A fabricante alemã de armas Rheinmetall, que contribui para a fabricação dos tanques Leopard-2 cobiçados pela Ucrânia, adquiriu em 2022 uma participação de 25% na 4iG. Sua joint venture planeja oferecer serviços de TI de nível militar, no que Jászai disse ser uma "oportunidade única de se firmar na indústria de defesa global". A Rheinmetall venderá centenas de veículos blindados Lynx para a Hungria, além de munições e equipamentos técnicos, abrindo ao menos três fábricas para viabilizar a produção local. A produção de Lynx começou na cidade de Zalaegerszeg, no oeste do país, no mês passado.

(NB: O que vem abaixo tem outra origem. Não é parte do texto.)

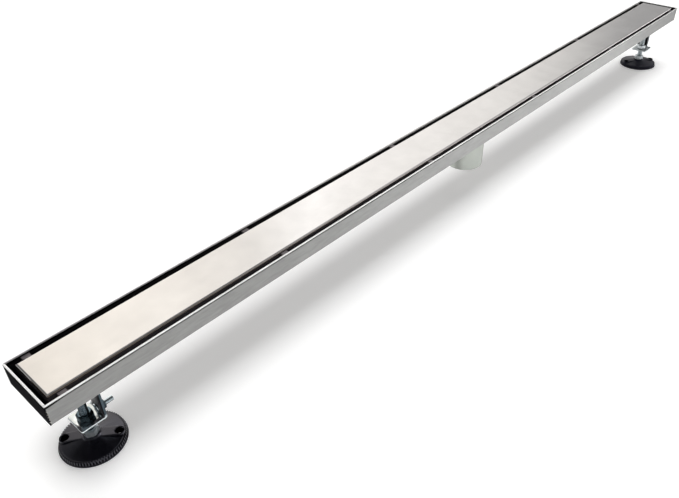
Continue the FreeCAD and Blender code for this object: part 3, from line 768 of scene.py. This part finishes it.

Armin Papperger, executivo-chefe da Rheinmetall, chamou a cooperação de "um símbolo do nosso compromisso especial com a Hungria" e parte integrante de uma estratégia de digitalização que reflete a dependência dos sistemas de armas modernos na infraestrutura de TI.

A 4iG disse que sua parceria com o governo húngaro se limita ao setor de telecomunicações.

"Nossa cooperação estratégica com a Rheinmetall não tem conexão direta com a posição da Rheinmetall como fornecedora do governo [húngaro]", afirmou a 4iG, acrescentando que busca expandir sua parceria com a empresa alemã além das fronteiras da Hungria.

Szalay-Bobrovniczky disse que as parcerias da indústria de defesa eram principalmente europeias "por razões estratégicas" –destacando a crescente distância da Hungria da principal força da Otan, os EUA.

Os laços com Washington se desgastaram mais rapidamente desde a invasão em grande escala da Ucrânia pela Rússia. Em uma discussão acalorada, o embaixador dos EUA, David Pressman, lembrou à Hungria que ela deveria ficar do lado inequívoco do Ocidente, provocando resposta irada de Budapeste.

Pressman disse que o relacionamento da Hungria com Moscou continua "preocupante, especialmente porque não mostrou sinais de diminuir após a invasão em grande escala pela Rússia".

"Embora cada país tenha seus próprios interesses e perspectivas, as claras tentativas da Rússia de redesenhar as fronteiras à força rasgam o livro de regras", disse ele ao Financial Times. "Não é apenas uma questão política doméstica para qualquer país, especialmente um aliado."